A third blind man, called Usher (note: Doesn’t some African-American musician have to learn to play piano and then go blind once Stevie is gone, or maybe even now, since Ray is gone. Aren’t they like the Sith, there are always two, no more, no less? And you know it won’t be 50 Cent, unless he gets shot in the eye. Who already plays piano?) would grab hold of the middle relief and say, “No, no, you’re wrong. The Red Sox are like a vacuum cleaner, they do nothing but suck.”
But then a fourth sightless companion would come along, let’s call her Helen. Helen would grab hold of the starting rotation. She’d run her hands carefully over Beckett, Dice, Lester, Bartolo, Clay and Wake. Somewhere, Derek Lowe would be watching, lamenting his Sox days gone and wishing that the hot blind chick would be running her hands over him. And then Helen would pause thoughtfully and, twinkle in her glassy eyes, offer the true essence of the Red Sox. “Mmphellesss,” she would sagely state. “Mmmmphelless, waaaattaaahhhh.”
And that friends, is what the 2008 Red Sox, truly are.
2. Okay, that’s great. Now that Jose has made a Helen Keller joke the day after sending a link to KEYS to a prospective employer, he will have plenty of time to write. Good thinking Jose!
In the country where Jose is currently stationed, let’s call it Freedonia, there was recently a failed coup attempt and the former president alleged to be involved, let’s call him Groucho, was sent off to jail. While Jose is, as a matter of principle, deeply opposed to the overthrow of democratically elected governments, he does kind of wish that this sort of “Freedonia model” might be exported to Major League Baseball.
Yes, Jose knows that Buddy Leroux tried it once before, but he made a fatal mistake, he failed to get the army behind him before overthrowing Jean Yawkey and declaring himself Owner. If Buddy had stormed Yawkey Way with three highly trained and loyal divisions, there is no way, Mrs. Yawkey could have taken the team back. She was just a little old lady. There’s no way she could have handled more than two divisions.

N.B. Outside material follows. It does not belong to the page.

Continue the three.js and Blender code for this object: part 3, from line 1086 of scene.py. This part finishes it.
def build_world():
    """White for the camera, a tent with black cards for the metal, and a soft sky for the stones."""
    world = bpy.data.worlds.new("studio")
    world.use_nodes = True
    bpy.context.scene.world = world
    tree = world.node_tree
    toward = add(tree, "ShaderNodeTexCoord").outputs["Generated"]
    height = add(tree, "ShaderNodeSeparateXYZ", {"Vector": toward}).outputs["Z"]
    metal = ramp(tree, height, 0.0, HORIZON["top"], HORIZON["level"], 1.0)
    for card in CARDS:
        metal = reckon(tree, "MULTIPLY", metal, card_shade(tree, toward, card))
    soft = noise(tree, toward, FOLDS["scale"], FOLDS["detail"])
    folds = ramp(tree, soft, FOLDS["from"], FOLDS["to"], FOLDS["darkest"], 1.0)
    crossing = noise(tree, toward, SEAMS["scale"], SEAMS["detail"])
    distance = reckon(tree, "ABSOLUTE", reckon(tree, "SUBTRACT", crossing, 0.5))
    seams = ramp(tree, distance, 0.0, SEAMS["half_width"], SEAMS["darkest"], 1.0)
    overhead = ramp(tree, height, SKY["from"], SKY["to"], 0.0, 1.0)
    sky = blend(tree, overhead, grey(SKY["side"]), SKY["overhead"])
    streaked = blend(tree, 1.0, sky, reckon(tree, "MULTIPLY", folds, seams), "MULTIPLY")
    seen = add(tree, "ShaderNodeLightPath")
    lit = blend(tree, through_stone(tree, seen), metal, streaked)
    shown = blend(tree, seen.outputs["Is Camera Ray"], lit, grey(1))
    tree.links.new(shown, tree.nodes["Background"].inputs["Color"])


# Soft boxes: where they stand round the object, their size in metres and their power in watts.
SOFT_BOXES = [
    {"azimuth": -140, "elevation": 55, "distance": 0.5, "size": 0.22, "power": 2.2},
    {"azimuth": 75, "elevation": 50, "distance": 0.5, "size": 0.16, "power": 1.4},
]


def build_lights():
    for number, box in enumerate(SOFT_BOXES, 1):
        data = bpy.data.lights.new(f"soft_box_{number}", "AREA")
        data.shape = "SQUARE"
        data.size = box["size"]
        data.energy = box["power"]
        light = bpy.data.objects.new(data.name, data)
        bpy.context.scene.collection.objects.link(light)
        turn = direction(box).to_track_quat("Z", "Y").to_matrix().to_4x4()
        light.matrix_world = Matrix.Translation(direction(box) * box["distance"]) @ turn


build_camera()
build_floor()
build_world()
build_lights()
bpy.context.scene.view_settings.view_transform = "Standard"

But just because it failed once, doesn’t mean that it will fail again. Jose, of course, does not wish to see a coup in the Red Sox organization. We are blessed to be ruled by a benevolent triumvirate that keeps us up to our necks in wine and orgies. Well, keeps the players up to their necks in wine and orgies anyways. Or maybe, Jose was just thinking about Derek Lowe again. (Note: Apologies to DLowe the Paranoid Android, there is no evidence that he ever cheated on his wife with more than one woman in a single sitting or that he was a wine drinker. DLowe always seemed like more of a vodka drunk.)

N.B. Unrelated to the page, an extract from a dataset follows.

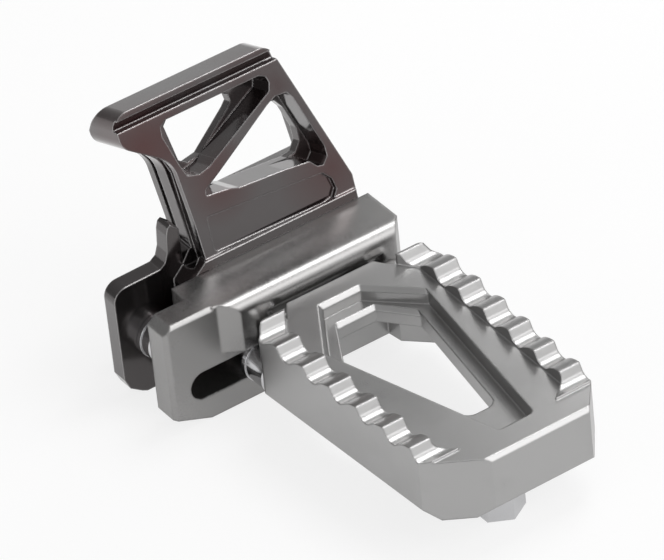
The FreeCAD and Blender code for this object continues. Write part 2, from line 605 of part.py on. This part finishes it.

No, Jose would kind of like to see a coup inside the Yankees organization. The way Jose sees it going down is that former Yankees GM Bob Watson using the armed divisions he must get as MLB’s discipline czar, would overthrow Brian Cashman and Hank Steinbrenner and appoint himself GM for Life, President of the New York Yankees, First Citizen of Yankee Nation and Lion of the Bronx. Then for a façade of legitimacy, he would replace Hank as principle owner with Hank’s own father, the recently deposed George Steinbrenner.
George would call a press conference to declare his dramatic return. As he looked directly into the camera, a twinkle in his glassy eyes would offer the true essence of the Yankees. “Mmphellesss,” the senile old man would sagely state. “Mmmmphelless, waaaattaaahhhh.”

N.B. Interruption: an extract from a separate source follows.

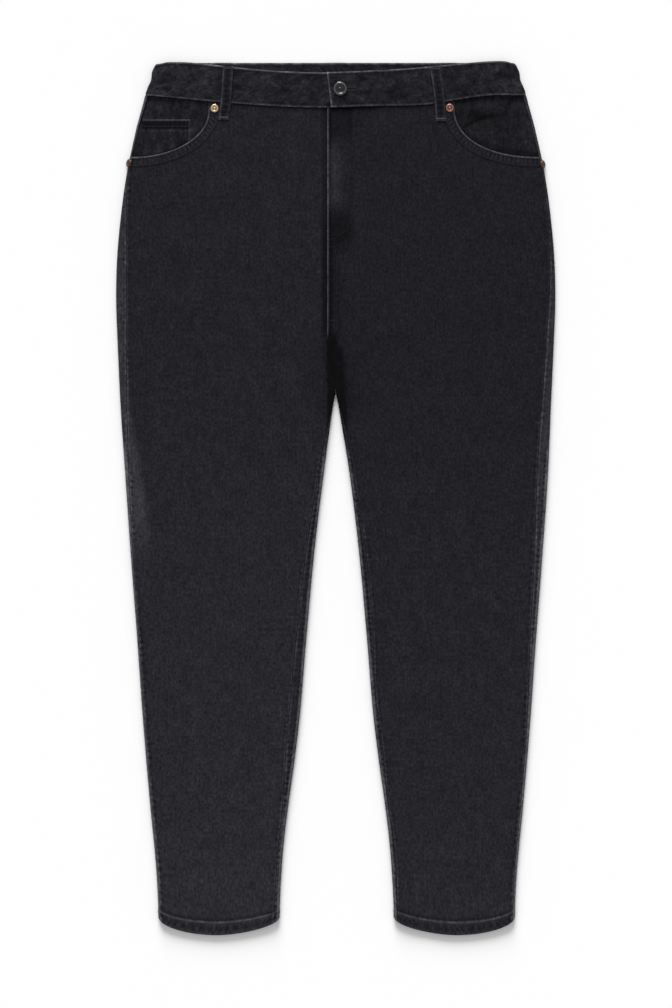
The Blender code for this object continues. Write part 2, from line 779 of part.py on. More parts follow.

3. Jose would like to offer a hearty thank you to Hillary Clinton. Yes, Jose has been kind of tough on her these past few months, but he now wants to put aside the bitterness and offer a heartfelt thank you.
Thank you, Hil-Rod (note: remember you said wrestling fans can call you that) Thank you, thank you. Hil-Rod. Thank you because by comparing the Democratic Party’s refusal to recognize the votes in the meaningless, non-sanctioned Florida and Michigan primaries to Jim Crow and Mugabe’s Zimbabwe, you have now made it totally acceptable for Jose to compare any event in baseball’s preseason to historical events such as the siege of Sarajevo and the massacre at Katyn.
Just as your husband made it socially acceptably to receive oral sex from interns under a desk, you have made it acceptable to trivialize monstrous events in human history by comparing them to contests that don’t count.
Thank you so much. Already, Jose is writing the story explaining how Julian Tavarez punching Joey Gathright in the face in a preseason game a while back is the same as the Darfur crisis.
Again, thank you for this wonderful contribution to our public discourse.
I’m Jose Melendez, and those are my KEYS TO THE GAME.